▶ INSTRUCTIONS TO FOLLOW:
Begin with the line that contains "for name, plane" and end with the line that contains "bpy.context.scene.collection.objects.link(empty)", transcribing exactly each line in that stretch and no other.

▶ SUPPLIED DATA:

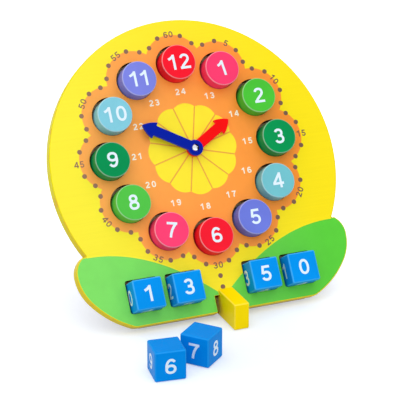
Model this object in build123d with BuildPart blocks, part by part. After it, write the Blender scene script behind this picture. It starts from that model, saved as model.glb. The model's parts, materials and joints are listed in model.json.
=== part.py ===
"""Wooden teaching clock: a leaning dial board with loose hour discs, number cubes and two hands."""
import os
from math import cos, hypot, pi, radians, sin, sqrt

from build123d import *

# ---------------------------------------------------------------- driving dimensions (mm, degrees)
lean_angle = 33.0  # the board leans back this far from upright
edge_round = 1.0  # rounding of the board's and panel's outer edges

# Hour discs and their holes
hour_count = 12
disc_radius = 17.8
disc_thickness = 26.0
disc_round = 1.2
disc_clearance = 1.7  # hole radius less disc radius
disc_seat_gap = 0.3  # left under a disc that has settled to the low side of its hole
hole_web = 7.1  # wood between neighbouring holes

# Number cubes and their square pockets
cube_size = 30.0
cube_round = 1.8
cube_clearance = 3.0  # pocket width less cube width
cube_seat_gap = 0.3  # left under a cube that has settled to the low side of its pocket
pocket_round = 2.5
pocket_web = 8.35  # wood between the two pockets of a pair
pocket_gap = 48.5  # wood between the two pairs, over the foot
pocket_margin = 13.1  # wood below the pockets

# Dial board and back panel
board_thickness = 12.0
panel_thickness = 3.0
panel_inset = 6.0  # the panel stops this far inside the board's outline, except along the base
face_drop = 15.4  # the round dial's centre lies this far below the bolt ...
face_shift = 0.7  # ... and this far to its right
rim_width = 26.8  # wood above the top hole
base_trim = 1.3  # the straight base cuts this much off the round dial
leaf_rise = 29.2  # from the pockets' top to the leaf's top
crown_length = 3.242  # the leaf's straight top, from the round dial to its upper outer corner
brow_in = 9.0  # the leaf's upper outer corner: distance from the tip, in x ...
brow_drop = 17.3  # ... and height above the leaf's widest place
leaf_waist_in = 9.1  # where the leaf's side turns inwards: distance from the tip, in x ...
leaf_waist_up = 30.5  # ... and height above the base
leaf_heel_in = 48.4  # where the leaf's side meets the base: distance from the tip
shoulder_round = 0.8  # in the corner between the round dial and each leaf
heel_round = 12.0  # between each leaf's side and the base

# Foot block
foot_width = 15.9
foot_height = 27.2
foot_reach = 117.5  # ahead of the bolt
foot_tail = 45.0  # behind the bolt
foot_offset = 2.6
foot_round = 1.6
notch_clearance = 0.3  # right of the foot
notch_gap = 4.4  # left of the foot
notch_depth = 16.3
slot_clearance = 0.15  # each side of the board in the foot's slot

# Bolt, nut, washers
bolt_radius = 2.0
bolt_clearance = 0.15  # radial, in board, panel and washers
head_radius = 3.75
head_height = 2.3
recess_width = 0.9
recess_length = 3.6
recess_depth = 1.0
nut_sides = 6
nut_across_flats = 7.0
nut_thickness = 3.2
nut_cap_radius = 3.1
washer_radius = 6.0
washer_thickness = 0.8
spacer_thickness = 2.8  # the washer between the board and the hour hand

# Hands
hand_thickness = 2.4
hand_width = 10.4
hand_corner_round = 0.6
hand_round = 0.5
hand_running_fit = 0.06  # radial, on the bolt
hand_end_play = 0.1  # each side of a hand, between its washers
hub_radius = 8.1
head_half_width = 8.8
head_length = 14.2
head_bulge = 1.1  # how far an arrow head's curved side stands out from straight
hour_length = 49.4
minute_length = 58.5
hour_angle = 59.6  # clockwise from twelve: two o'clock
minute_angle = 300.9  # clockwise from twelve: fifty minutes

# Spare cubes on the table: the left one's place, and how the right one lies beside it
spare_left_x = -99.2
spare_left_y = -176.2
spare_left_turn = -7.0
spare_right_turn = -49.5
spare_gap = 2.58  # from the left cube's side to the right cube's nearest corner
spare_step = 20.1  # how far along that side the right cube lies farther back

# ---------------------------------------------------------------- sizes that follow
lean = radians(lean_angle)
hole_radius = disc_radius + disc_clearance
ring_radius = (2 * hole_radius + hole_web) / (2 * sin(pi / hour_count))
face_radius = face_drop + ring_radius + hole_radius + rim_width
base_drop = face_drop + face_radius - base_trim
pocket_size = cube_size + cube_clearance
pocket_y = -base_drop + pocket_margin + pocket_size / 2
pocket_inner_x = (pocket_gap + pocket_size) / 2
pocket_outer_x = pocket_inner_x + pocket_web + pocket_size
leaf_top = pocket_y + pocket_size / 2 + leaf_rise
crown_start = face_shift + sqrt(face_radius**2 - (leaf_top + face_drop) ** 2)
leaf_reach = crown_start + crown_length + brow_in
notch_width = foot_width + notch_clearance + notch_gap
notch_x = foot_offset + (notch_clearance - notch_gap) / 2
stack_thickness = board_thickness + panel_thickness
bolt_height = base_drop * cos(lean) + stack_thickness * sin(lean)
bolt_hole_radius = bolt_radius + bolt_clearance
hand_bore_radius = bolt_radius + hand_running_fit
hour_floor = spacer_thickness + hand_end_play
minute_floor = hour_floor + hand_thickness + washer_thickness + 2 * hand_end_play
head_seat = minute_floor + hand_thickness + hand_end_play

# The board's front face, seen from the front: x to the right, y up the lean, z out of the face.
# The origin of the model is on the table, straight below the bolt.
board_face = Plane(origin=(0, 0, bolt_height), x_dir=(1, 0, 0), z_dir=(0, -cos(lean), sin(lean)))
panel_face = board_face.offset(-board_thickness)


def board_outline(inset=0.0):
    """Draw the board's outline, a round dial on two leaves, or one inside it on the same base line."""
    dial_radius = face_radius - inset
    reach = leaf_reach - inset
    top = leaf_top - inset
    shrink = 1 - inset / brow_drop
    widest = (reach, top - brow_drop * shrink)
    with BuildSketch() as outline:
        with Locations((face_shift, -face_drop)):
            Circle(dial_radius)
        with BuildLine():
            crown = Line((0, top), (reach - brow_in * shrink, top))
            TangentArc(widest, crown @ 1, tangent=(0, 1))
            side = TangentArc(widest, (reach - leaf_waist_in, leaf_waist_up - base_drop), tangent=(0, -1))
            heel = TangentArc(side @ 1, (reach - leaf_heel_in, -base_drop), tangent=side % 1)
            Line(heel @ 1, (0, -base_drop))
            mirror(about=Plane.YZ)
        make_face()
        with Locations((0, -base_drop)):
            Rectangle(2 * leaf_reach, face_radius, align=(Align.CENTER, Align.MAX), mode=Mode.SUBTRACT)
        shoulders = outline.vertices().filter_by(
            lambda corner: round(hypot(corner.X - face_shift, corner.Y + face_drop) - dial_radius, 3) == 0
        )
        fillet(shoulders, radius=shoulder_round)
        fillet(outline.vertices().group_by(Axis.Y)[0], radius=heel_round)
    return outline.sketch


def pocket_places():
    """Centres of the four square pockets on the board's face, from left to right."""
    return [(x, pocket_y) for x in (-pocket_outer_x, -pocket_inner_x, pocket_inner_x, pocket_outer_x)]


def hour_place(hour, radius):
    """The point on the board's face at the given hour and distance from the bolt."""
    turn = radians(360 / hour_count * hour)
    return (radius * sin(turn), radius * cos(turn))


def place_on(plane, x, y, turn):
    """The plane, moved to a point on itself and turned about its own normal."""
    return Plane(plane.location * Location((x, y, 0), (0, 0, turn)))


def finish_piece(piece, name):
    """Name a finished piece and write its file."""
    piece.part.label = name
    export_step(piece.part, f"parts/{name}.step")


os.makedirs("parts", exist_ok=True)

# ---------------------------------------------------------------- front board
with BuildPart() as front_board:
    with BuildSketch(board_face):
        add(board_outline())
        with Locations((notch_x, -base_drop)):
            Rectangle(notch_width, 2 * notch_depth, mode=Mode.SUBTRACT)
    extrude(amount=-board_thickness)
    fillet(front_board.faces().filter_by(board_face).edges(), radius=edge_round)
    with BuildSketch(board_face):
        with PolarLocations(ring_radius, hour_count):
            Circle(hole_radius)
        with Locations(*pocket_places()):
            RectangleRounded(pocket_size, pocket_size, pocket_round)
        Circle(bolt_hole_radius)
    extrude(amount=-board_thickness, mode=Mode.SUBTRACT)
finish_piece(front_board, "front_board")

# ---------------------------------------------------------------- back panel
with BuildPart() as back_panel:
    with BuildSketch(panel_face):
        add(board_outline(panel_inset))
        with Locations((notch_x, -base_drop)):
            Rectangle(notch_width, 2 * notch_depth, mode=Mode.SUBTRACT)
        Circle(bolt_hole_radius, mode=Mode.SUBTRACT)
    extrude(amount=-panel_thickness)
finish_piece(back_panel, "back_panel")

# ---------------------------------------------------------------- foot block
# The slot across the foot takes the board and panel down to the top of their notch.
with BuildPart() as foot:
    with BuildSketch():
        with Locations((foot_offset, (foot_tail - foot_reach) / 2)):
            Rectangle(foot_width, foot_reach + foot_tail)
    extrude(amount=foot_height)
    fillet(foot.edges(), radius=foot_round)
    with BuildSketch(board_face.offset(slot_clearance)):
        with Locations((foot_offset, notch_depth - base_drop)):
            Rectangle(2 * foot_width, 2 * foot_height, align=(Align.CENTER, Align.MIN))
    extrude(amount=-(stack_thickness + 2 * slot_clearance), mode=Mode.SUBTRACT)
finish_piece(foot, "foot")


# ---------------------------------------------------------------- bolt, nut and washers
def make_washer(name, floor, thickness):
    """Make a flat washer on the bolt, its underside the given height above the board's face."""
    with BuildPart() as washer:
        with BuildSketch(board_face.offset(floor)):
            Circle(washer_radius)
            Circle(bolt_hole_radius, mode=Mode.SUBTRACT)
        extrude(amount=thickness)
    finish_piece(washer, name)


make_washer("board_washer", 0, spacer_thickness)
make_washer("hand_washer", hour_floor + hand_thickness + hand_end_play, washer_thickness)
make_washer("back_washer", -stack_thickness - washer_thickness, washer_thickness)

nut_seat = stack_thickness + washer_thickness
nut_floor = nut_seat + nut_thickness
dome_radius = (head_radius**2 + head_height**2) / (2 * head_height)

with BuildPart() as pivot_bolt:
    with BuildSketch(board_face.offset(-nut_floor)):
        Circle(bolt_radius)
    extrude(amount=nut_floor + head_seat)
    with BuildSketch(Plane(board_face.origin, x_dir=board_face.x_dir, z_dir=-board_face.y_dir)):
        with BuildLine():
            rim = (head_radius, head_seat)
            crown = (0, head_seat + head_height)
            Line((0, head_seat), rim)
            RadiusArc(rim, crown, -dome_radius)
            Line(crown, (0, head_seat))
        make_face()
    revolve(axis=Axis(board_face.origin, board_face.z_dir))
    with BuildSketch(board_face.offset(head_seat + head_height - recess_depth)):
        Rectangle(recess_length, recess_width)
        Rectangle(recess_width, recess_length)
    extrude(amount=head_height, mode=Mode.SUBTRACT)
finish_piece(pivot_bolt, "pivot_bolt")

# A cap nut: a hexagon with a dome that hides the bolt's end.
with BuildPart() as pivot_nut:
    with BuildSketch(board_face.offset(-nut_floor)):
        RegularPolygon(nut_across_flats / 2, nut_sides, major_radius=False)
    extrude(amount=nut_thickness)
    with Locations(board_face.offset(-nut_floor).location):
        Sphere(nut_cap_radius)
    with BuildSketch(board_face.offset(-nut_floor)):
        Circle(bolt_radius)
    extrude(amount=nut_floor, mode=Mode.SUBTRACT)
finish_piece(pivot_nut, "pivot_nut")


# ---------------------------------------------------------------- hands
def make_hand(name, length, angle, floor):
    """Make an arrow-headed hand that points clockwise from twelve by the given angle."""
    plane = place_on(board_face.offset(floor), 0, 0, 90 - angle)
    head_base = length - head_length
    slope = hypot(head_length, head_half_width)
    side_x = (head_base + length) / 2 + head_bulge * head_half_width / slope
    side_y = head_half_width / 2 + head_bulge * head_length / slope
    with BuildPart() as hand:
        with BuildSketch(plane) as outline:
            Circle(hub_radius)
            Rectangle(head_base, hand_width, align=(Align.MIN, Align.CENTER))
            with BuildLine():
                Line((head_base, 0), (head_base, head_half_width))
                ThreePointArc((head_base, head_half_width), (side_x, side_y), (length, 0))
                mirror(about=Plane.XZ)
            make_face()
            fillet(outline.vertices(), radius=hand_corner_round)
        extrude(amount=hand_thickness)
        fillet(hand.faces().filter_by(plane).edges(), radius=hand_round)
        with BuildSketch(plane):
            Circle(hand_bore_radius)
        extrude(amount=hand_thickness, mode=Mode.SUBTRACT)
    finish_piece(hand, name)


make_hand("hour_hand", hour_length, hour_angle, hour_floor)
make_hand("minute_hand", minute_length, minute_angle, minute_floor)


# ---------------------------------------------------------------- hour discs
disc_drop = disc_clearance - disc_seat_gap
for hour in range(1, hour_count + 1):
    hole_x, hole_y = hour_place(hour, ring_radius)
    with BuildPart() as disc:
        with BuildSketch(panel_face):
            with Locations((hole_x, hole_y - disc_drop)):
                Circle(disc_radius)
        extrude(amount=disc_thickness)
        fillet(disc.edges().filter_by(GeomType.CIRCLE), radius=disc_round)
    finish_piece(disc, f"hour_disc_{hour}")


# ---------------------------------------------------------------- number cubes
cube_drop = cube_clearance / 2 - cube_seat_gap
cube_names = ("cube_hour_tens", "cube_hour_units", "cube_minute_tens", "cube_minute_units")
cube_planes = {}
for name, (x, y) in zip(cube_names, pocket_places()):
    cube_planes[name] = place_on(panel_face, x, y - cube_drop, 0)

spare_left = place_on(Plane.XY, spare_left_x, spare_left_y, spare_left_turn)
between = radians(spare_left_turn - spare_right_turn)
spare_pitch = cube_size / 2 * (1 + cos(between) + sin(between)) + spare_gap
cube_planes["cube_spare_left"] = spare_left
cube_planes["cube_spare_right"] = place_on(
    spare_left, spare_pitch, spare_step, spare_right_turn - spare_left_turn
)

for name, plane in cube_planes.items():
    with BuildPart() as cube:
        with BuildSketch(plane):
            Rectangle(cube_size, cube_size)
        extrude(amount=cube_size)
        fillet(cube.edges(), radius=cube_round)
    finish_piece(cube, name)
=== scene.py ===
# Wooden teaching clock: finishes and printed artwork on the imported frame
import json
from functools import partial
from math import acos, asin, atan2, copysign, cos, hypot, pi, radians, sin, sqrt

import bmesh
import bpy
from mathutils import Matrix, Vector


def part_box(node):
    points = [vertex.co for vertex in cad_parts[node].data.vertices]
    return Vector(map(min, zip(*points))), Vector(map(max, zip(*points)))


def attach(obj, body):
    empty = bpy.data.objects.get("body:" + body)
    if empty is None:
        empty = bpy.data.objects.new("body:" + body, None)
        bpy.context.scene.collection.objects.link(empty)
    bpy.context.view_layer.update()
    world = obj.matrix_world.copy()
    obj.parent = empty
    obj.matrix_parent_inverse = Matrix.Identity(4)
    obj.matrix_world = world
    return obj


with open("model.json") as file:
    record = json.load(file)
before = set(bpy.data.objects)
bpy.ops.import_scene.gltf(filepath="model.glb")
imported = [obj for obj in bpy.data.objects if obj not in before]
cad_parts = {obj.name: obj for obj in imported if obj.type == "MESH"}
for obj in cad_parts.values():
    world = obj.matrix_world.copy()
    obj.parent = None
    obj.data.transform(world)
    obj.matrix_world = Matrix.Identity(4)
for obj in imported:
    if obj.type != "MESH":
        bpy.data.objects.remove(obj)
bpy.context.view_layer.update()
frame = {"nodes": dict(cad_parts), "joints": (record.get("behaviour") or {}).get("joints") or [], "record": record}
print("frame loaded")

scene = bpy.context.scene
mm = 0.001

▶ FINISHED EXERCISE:
for name, plane in cube_planes.items():
    with BuildPart() as cube:
        with BuildSketch(plane):
            Rectangle(cube_size, cube_size)
        extrude(amount=cube_size)
        fillet(cube.edges(), radius=cube_round)
    finish_piece(cube, name)
=== scene.py ===
# Wooden teaching clock: finishes and printed artwork on the imported frame
import json
from functools import partial
from math import acos, asin, atan2, copysign, cos, hypot, pi, radians, sin, sqrt

import bmesh
import bpy
from mathutils import Matrix, Vector


def part_box(node):
    points = [vertex.co for vertex in cad_parts[node].data.vertices]
    return Vector(map(min, zip(*points))), Vector(map(max, zip(*points)))


def attach(obj, body):
    empty = bpy.data.objects.get("body:" + body)
    if empty is None:
        empty = bpy.data.objects.new("body:" + body, None)
        bpy.context.scene.collection.objects.link(empty)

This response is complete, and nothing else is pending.